AIM
Exactly the lines from the line with "stile_left();" to the line with "bpy.context.scene.collection.objects.link(empty)" should be extracted, both included, with no other lines.

COLLECTED DATA
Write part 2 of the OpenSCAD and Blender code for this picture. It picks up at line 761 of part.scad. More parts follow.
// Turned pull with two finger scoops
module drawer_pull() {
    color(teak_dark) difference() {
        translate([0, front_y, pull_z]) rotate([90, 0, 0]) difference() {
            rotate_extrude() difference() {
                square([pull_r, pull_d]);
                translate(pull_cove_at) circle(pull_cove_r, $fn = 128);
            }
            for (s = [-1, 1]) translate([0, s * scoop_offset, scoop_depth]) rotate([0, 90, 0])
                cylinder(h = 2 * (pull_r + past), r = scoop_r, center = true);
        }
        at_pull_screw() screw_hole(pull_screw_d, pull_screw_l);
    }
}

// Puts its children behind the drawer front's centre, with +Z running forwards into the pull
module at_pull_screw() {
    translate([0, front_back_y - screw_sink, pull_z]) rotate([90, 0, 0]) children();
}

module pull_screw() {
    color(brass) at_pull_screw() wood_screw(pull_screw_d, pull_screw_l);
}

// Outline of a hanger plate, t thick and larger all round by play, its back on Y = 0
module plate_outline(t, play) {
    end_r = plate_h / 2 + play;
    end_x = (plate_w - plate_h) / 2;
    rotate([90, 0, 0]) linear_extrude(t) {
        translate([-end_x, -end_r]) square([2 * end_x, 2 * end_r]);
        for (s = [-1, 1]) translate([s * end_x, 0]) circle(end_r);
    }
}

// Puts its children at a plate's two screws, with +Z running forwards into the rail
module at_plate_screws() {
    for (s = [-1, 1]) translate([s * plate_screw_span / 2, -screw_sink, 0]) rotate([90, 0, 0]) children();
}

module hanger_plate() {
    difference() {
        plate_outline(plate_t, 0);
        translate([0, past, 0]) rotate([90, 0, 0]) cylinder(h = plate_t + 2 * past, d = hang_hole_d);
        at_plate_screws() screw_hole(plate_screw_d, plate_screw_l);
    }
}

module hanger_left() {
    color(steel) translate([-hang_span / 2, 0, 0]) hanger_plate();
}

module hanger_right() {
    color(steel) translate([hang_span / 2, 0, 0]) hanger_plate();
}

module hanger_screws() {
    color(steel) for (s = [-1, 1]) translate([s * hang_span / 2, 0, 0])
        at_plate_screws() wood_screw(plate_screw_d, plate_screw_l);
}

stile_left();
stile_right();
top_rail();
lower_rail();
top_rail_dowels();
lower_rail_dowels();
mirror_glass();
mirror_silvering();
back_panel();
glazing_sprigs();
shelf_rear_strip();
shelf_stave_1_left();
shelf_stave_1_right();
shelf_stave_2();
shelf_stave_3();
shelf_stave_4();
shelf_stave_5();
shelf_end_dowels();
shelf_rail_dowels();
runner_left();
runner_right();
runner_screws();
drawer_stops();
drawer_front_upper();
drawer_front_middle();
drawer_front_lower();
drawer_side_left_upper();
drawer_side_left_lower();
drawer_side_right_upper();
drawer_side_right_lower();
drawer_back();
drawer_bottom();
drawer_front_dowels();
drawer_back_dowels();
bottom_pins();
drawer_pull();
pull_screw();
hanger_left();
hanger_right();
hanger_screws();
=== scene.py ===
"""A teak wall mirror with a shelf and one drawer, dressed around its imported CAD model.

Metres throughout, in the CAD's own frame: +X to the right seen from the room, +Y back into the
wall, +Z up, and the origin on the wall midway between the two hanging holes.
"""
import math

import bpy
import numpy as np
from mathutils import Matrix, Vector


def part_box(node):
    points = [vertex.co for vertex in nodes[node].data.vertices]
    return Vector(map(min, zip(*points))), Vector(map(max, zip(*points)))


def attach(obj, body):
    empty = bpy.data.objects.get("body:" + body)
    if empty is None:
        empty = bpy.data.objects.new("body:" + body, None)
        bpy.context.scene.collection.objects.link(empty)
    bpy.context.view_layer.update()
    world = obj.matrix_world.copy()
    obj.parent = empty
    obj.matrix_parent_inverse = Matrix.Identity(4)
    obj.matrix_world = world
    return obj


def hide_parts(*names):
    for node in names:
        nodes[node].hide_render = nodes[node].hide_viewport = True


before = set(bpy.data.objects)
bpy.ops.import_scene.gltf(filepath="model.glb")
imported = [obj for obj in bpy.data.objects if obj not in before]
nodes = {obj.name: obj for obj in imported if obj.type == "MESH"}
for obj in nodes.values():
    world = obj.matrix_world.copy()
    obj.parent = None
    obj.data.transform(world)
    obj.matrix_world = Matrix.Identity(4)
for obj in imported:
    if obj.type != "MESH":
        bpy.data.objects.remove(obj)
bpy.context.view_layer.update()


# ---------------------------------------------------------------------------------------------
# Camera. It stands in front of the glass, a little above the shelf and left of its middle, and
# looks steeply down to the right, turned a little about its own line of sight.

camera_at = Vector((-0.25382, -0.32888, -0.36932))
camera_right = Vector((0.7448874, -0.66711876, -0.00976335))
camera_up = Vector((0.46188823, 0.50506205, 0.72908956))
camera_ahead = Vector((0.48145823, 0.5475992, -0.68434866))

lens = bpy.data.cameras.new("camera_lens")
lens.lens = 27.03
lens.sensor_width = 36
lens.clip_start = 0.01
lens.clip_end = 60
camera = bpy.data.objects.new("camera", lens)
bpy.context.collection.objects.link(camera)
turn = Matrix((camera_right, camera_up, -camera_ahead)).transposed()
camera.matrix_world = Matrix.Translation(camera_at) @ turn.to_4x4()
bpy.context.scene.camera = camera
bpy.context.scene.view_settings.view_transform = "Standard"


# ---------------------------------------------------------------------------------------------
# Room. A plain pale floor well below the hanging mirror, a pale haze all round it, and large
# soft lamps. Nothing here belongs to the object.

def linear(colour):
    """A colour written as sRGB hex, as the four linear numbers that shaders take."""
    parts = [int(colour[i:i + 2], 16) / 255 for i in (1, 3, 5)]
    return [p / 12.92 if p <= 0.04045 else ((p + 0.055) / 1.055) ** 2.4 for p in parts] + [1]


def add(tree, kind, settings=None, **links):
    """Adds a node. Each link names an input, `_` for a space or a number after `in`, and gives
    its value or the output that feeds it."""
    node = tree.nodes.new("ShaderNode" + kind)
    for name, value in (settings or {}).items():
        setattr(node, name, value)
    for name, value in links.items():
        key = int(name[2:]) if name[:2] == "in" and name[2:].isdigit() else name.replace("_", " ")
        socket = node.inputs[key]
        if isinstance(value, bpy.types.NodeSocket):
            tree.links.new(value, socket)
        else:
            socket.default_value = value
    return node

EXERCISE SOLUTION
stile_left();
stile_right();
top_rail();
lower_rail();
top_rail_dowels();
lower_rail_dowels();
mirror_glass();
mirror_silvering();
back_panel();
glazing_sprigs();
shelf_rear_strip();
shelf_stave_1_left();
shelf_stave_1_right();
shelf_stave_2();
shelf_stave_3();
shelf_stave_4();
shelf_stave_5();
shelf_end_dowels();
shelf_rail_dowels();
runner_left();
runner_right();
runner_screws();
drawer_stops();
drawer_front_upper();
drawer_front_middle();
drawer_front_lower();
drawer_side_left_upper();
drawer_side_left_lower();
drawer_side_right_upper();
drawer_side_right_lower();
drawer_back();
drawer_bottom();
drawer_front_dowels();
drawer_back_dowels();
bottom_pins();
drawer_pull();
pull_screw();
hanger_left();
hanger_right();
hanger_screws();
=== scene.py ===
"""A teak wall mirror with a shelf and one drawer, dressed around its imported CAD model.

Metres throughout, in the CAD's own frame: +X to the right seen from the room, +Y back into the
wall, +Z up, and the origin on the wall midway between the two hanging holes.
"""
import math

import bpy
import numpy as np
from mathutils import Matrix, Vector


def part_box(node):
    points = [vertex.co for vertex in nodes[node].data.vertices]
    return Vector(map(min, zip(*points))), Vector(map(max, zip(*points)))


def attach(obj, body):
    empty = bpy.data.objects.get("body:" + body)
    if empty is None:
        empty = bpy.data.objects.new("body:" + body, None)
        bpy.context.scene.collection.objects.link(empty)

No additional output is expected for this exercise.